Sous des présidences pas si anciennes, il n'est pas insultant de penser que cela se serait passé ainsi (ou s'est passé ainsi). Bien au contraire, dans le cas présent, la justice a suivi son cours et non seulement, sauf dans ses rêves, la carrière politique du sieur C. est terminée, mais il est probable que ses ennuis judiciaires n'en sont qu'à leur début ; s'il espérait s'en sortir avec une amende, des remontrances et trois Pater et un Ave assortis de la promesse de ne pas recommencer (mise en valeur par un don substantiel à une « fondation pour la transparence fiscale), c'est mal barré. Même si l'on n'aime pas les mises à mort, on ne le plaindra pas, tout en s'interrogeant sur les intéressants mécanismes intérieurs qui l'ont d'abord poussé à nier « les yeux dans les yeux ». Ces bizarreries de l'âme humaine sont banales et restent surprenantes – la conjonction des deux reste matière romanesque.

 

Est-il choquant qu'avant de le jarter, ses patrons et amis lui aient demandé s'il était coupable ? Cela ne le serait que si ses dénégations leur avaient suffi et qu'au lieu de laisser faire la justice ils avaient usé des moyens à leur disposition pour l'entraver. Cela ne s'est pas produit mais ce n'est pas assez pour nos petits saints qui ont tous des raisons d'être fâchés contre « le système », le tout avec la complicité explicite ou tacite d'une bonne partie des médias, pour qui tout ça c'est de la copie, et qui veulent par leur férocité rhétorique faire la preuve qu'eux aussi sont des « Mediapart » prêts à faire un malheur à coup de révélations tonitruantes.

 

Et voilà pourquoi, au lieu de nous réjouir simplement de la qualité du fonctionnement démocratique du hollandisme an II, nous nous retrouvons avec les petits saints à barboter dans la marmite où frémit le court-bouillon de l'indignation contre les « tous pourris ». Il nous reste à espérer que M. Vigier, ex-trésorier et ami du Président, fasse l'objet lui aussi d'une enquête approfondie.

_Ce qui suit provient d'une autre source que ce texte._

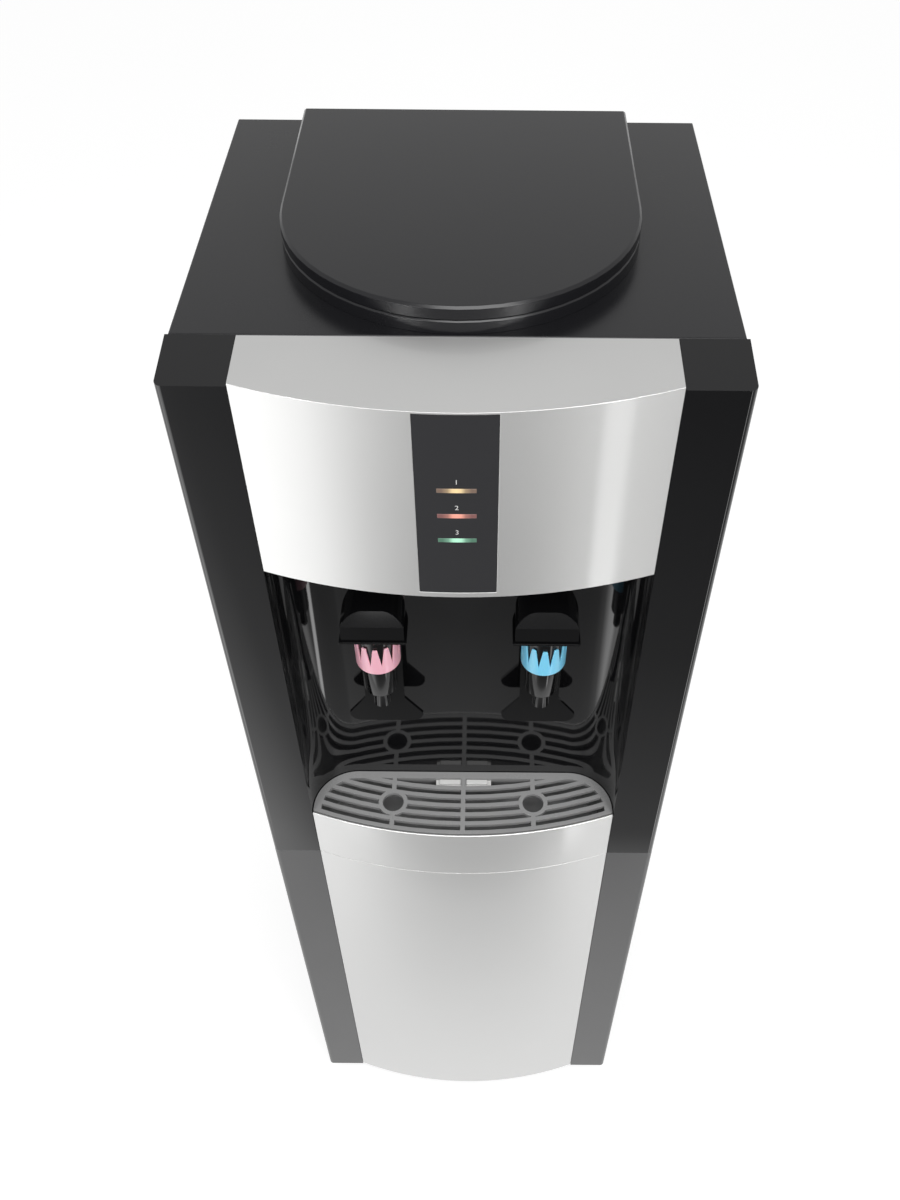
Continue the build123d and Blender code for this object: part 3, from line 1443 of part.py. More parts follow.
def export_all():
    """Build every piece and write it under its own name."""
    pieces = {
        "base_tray": base_tray(),
        "feet": feet(),
        "side_panel_right": side_panel(1),
        "side_panel_left": side_panel(-1),
        "back_panel": back_panel(),
        "top_cover": top_cover(),
        "lid_collar": lid_collar(),
        "lid": lid(),
        "upper_casing": upper_casing(),
        "lower_casing": lower_casing(),
        "lower_fascia": lower_fascia(),
        "upper_fascia": upper_fascia(),
        "tray_apron": tray_apron(),
        "indicator_strip": indicator_strip(),
        "indicator_board": indicator_board(),
        "drip_tray": drip_tray(),
        "drip_grille": drip_grille(),
        "grille_catch": grille_catch(),
        "tank_shelves": tank_shelves(),
        "tap_pins": tap_pins(),
        "tap_washers": tap_washers(),
        "tap_nuts": tap_nuts(),
        "cold_tank": cold_tank(),
        "tank_insulation": tank_insulation(),
        "evaporator_coil": evaporator_coil(),
        "float_valve": float_valve(),
        "float_arm": float_arm(),
        "hot_tank": hot_tank(),
        "hot_insulation": hot_insulation(),
        "thermostats": thermostats(),
        "compressor": compressor(),
        "compressor_mounts": compressor_mounts(),
        "condenser_coil": condenser_coil(),
        "condenser_wires": condenser_wires(),
        "condenser_brackets": condenser_brackets(),
        "refrigerant_lines": refrigerant_lines(),
        "switch_bodies": switch_bodies(),
        "rocker_hot": rocker(0),
        "rocker_cold": rocker(1),
        "cord_gland": cord_gland(),
        "inlet_fitting": inlet_fitting(),
        "water_hoses": water_hoses(),
        "drain_pipe": drain_pipe(),
        "drain_cap": drain_cap(),
        "screws": screws(),
    }
    for index, name in enumerate(("power", "heating", "cooling")):
        pieces["lens_" + name] = indicator_lens(index)
    for side, name in ((-1, "hot"), (1, "cold")):
        pieces["tap_body_" + name] = tap_body(side)
        pieces["tap_bonnet_" + name] = tap_bonnet(side)
        pieces["tap_collar_" + name] = tap_collar(side)
        pieces["tap_lever_" + name] = tap_lever(side)
        pieces["tap_plunger_" + name] = tap_plunger(side)
        pieces["tap_spring_" + name] = tap_spring(side)
    for name, piece in pieces.items():
        export_step(piece, f"parts/{name}.step")


export_all()
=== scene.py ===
import json
import math

import bmesh
import bpy
from mathutils import Euler, Matrix, Vector

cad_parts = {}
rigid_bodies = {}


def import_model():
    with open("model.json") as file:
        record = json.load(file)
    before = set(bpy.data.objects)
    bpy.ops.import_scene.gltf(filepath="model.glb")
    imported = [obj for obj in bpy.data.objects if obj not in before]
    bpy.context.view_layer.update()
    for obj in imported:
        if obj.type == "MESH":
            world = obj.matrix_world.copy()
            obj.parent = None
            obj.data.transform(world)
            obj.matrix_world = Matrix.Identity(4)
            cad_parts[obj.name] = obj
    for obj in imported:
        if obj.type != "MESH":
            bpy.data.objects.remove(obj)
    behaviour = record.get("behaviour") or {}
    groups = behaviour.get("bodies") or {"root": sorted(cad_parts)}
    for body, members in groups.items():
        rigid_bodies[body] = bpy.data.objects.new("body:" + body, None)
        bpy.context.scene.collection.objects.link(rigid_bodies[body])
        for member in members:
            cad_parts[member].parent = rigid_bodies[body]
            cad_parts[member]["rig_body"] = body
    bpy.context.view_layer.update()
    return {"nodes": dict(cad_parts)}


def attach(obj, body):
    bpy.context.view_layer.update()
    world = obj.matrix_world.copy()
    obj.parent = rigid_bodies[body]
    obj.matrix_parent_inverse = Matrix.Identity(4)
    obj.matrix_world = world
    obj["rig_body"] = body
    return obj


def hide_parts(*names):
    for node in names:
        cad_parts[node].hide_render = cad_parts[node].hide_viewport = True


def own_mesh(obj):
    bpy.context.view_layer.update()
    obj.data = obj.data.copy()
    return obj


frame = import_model()


# Sheet cabinet: two sides, a back and a base tray, folded from steel 1 to 1.5 mm thick.
# The black powder coat has a fine orange-peel grain. Four rubber feet are pressed into the base.


class Value:
    """One value in a material. Sums of values add Math nodes, and node() adds any other node."""

    def __init__(self, tree, socket=None):
        self.tree = tree
        self.socket = socket

    def node(self, kind, settings=None, sockets=None, out=0):
        """A node of one kind, with its settings and then the values or links of its sockets."""
        made = self.tree.nodes.new("ShaderNode" + kind)
        for name, setting in (settings or {}).items():
            if name == "stops":
                ramp = made.color_ramp.elements
                while len(ramp) < len(setting):
                    ramp.new(1.0)
                for stop, (position, shade) in zip(ramp, setting):
                    stop.position = position
                    stop.color = (shade, shade, shade, 1.0)
            else:
                setattr(made, name, setting)
        for name, value in (sockets or {}).items():
            if isinstance(value, Value):
                self.tree.links.new(value.socket, made.inputs[name])
            else:
                made.inputs[name].default_value = value
        return Value(self.tree, made.outputs[out])

    def maths(self, operation, other=0.0, turned=False):
        """A sum of this value and another, the other first when turned."""
        pair = (other, self) if turned else (self, other)
        return self.node("Math", {"operation": operation}, dict(enumerate(pair)))

    def mix(self, low, high):
        """A colour between two, by this value. A Mix node has its colours at 6, 7 and out at 2."""
        ends = {0: self}
        for socket, colour in ((6, low), (7, high)):
            ends[socket] = colour if isinstance(colour, Value) else [*colour, 1.0]
        return self.node("Mix", {"data_type": "RGBA"}, ends, out=2)

    def feed(self, skin, name):
        """Links this value to a socket of a shader."""
        self.tree.links.new(self.socket, skin.inputs[name])

    def __add__(self, other):
        return self.maths("ADD", other)

    def __sub__(self, other):
        return self.maths("SUBTRACT", other)

    def __rsub__(self, other):
        return self.maths("SUBTRACT", other, turned=True)

    def __mul__(self, other):
        return self.maths("MULTIPLY", other)

    __radd__ = __add__
    __rmul__ = __mul__


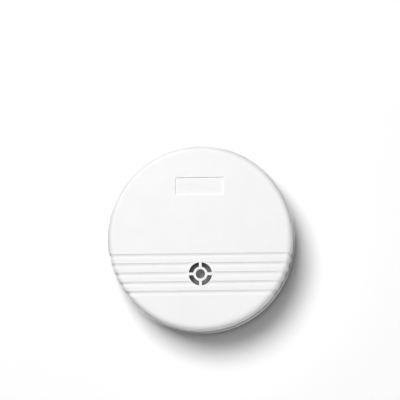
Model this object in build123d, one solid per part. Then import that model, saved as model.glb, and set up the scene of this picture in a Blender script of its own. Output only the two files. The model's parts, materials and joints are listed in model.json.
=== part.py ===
from build123d import *
import math
import os

# Water leak sensor: a round white puck that lies on the floor on four rubber feet. Three metal
# contacts underneath reach almost down to the floor, and a sounder disc lies under the grille in
# the top. A block battery lies in a bay in the base, over a door that slides out of the rim.
# Millimetres. +Z is up, +Y points to the plain half of the top, where the battery lies, and the
# origin is on the floor below the middle of the housing.

# Gaps that every piece shares
fit_gap = 0.1
slide_gap = 0.2
overrun = 1.0

# Housing as a whole
housing_d = 88.0
housing_h = 30.0
foot_proud = 1.5
parting_z = 19.0
seam_h = 0.4
wall = 2.3

# Top cover
cover_top_t = 2.0
cover_step = 0.65
cover_draft = 0.7
cover_edge_r = 2.2
cover_inside_r = 1.0
boss_r = 3.4
boss_bore_depth = 7.0
ring_wall = 1.2
ring_h = 3.0

# Five grooves across the cover, in its upper face and down its side
groove_count = 5
groove_pitch = 4.3
groove_w = 2.55
groove_depth = 0.5
groove_lead = 0.95
groove_run_shares = (0, 0.05, 0.3, 0.5, 1)
groove_depth_shares = (0, 0.5, 0.9, 1, 0)

# Sounder grille in the cover
grille_y = -16.8
grille_r = 5.4
grille_slot_in_r = 3.3
grille_hole_r = 2.2
grille_spoke_w = 1.25
grille_pad_r = 6.0

# Plain rectangular recess in the upper half of the cover
recess_l = 22.4
recess_w = 8.2
recess_depth = 0.55
recess_y = 24.0

# Base shell
floor_t = 2.4
base_draft = 0.3
base_edge_r = 1.2
lip_t = 0.7
lip_h = 1.6
rim_t = 0.35
rim_h = 0.6
rim_edge_r = 0.15
pillar_r = 4.4
pillar_edge_gap = 1.2
pillar_angles = (8, 172, -36, -144)

# Housing screws, from below
counterbore_depth = 7.5
housing_head_r = 2.6
housing_head_h = 2.0
housing_shank_r = 1.3
housing_shank_l = 16.0
screw_slot_w = 0.8
drive_share = 0.6

# Block battery, 48.5 x 26.5 x 17.5 over its terminals
battery_l = 46.4
battery_w = 26.5
battery_h = 17.5
battery_edge_r = 1.6
battery_plate_t = 0.8
battery_jacket_t = 0.4
cell_end_gap = 0.8
cell_gap = 0.1
battery_gap = 0.3
terminal_h = 2.1
terminal_base_t = 0.7
terminal_pitch = 12.7
stud_r = 2.85
stud_bore_r = 1.6
crown_r = 4.0
crown_wall = 0.7
pad_l = 30.0
pad_w = 12.0

# Clip on the battery
snap_t = 2.6
snap_end_gap = 1.25
snap_h = 13.0
snap_room = 1.0
snap_edge_r = 0.8

# Battery bay in the base
bay_wall = 2.0
rail_wall = 2.4
bay_roof_t = 1.2
bay_roof_gap = 0.3
bay_corner_r = 3.0
rail_slot_d = 1.4
lead_slot_w = 3.4
lead_slot_h = 2.6

# Battery door
door_t = 2.0
runner_t = 0.9
door_lip_h = 3.3
grip_count = 5
grip_l = 18.0
grip_w = 0.8
grip_pitch = 1.5
grip_depth = 0.4
grip_edge = 1.6
arrow_l = 5.0
arrow_w = 6.0
arrow_x = 14.0
shelf_t = 1.6

# Springing tongue of the door, with the nub that holds the door shut
latch_w = 8.0
latch_t = 1.2
latch_l = 13.0
latch_window_gap = 0.6
latch_hinge_gap = 0.05
latch_end = 2.0
nub_w = 6.0
nub_t = 1.0
nub_h = 1.5
nub_ramp = 0.3
nub_gap = 0.5
catch_w = 10.0
catch_t = 1.2
catch_h = 1.2
catch_gap = 0.3

# Rubber feet
foot_r = 4.0
foot_seat = 0.5
foot_edge_r = 0.5
foot_rim = 0.9
foot_angles = (30, 150, -60, -120)

# Metal contacts and the pillars that they are screwed into
probe_angles = (-15, -165, -90)
probe_head_r = 3.2
probe_head_h = 1.15
probe_dome_share = 0.8
probe_shank_r = 1.45
post_screw_gap = 1.2
seal_r = 3.4
seal_t = 0.8
post_across = 5.5
post_h = 7.2
post_bore_r = 1.5
board_head_r = 2.75
board_head_h = 1.8

# Circuit board
board_t = 1.6
board_edge_gap = 2.8
board_bay_gap = 1.4
board_post_rim = 0.5
notch_gap = 0.6

# Sounder under the grille
chamber_r = 14.2
chamber_wall = 1.3
chamber_floor_t = 1.2
chamber_bay_gap = 0.5
chamber_shoulder = 1.6
chamber_peg_r = 1.0
chamber_peg_share = 0.65
disc_r = 12.5
disc_t = 0.3
ceramic_r = 9.5
ceramic_t = 0.25
clamp_h = 3.8
clamp_w = 1.8
foam_t = 1.5

# Leads
lead_r = 0.6
lead_pitch = 1.3
lead_edge = 0.4
lead_board_edge = 1.2
lead_reach_red = 9.5
lead_reach_black = 7.0
arc_share = 0.45
bow_low_share = 0.35
bow_high_share = 0.65
sounder_lead_r = 0.4
lead_hole_r = 3.4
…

Quant au plan politique, on peut espérer que tous se mettent d'accord pour que tous les candidats à des postes publics importants fassent l'objet si ce n'est d'une approbation parlementaire, au moins d'une enquête préalable sérieuse et approfondie.

 

Plus généralement, ces histoires devraient servir au Président et à son gouvernement de levier pour qu'une réforme de la régulation financière internationale voie le jour, au moins au niveau européen. Les petits saints, rebelles professionnels, nous annonceront par avance que c'est de la roupie de sansonnet mais quand on ne croit pas à l'établissement du royaume du Bien sur terre, de petites améliorations relatives ce n'est pas mal.

 

En attendant, cette histoire nous rappelle que nous sommes dans un pays conservateur-révolutionnaire chez qui même les centristes ont la bave aux lèvres et où la modération de tempérament passe pour de la faiblesse ou du manque de caractère ; jusqu'où hurleront les petits saints coalisés pour faire tomber à grand fracas les modérés qui nous gouvernent ?

 

Souhaitons que ces derniers ne paniquent pas, ne se précipitent pas (« à la Sarko ») pour proposer des mesures vite annonçables au journal de 20h, et bénéficient d'un peu de chance dans l'entreprise difficile où ils se sont lancés. Quant à M. Fabius, la cible du jour des « petits saints » - s'il est innocent, on lui conseille de ne négliger aucun moyen pour apporter ses preuves – curieux renversement que le gouvernement des petits saints impose. En attendant, comme selon Craig Johnson on dit chez les Cheyennes, Stay calm, Keep faith and Wait for signs.